Supplied information:
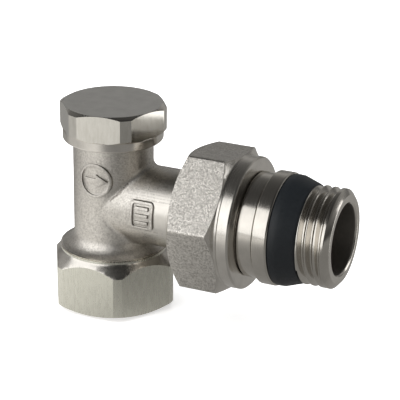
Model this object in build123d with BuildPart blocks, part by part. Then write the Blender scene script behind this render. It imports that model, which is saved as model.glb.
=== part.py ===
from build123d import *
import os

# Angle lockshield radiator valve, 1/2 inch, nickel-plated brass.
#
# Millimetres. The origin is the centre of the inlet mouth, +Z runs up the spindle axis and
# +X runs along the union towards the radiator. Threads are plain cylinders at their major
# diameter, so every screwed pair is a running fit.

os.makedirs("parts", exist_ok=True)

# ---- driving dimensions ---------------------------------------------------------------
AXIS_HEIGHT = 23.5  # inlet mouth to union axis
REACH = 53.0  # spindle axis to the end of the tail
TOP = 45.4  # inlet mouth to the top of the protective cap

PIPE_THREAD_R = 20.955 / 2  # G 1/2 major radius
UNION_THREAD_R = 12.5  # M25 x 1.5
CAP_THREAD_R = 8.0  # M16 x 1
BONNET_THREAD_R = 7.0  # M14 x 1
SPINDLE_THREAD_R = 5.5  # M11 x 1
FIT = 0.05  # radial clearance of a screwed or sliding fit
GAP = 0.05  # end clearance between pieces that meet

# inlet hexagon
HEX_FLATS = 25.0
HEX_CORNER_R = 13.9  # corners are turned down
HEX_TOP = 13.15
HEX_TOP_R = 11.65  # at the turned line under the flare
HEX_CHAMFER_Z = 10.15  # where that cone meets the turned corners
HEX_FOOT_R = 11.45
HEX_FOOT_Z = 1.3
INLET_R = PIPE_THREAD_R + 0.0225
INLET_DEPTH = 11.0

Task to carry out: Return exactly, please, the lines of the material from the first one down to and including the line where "the protective cap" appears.

Full output:
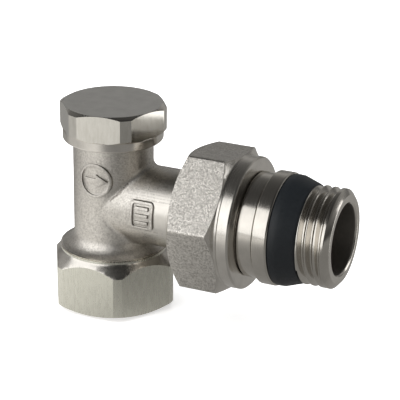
Model this object in build123d with BuildPart blocks, part by part. Then write the Blender scene script behind this render. It imports that model, which is saved as model.glb.
=== part.py ===
from build123d import *
import os

# Angle lockshield radiator valve, 1/2 inch, nickel-plated brass.
#
# Millimetres. The origin is the centre of the inlet mouth, +Z runs up the spindle axis and
# +X runs along the union towards the radiator. Threads are plain cylinders at their major
# diameter, so every screwed pair is a running fit.

os.makedirs("parts", exist_ok=True)

# ---- driving dimensions ---------------------------------------------------------------
AXIS_HEIGHT = 23.5  # inlet mouth to union axis
REACH = 53.0  # spindle axis to the end of the tail
TOP = 45.4  # inlet mouth to the top of the protective cap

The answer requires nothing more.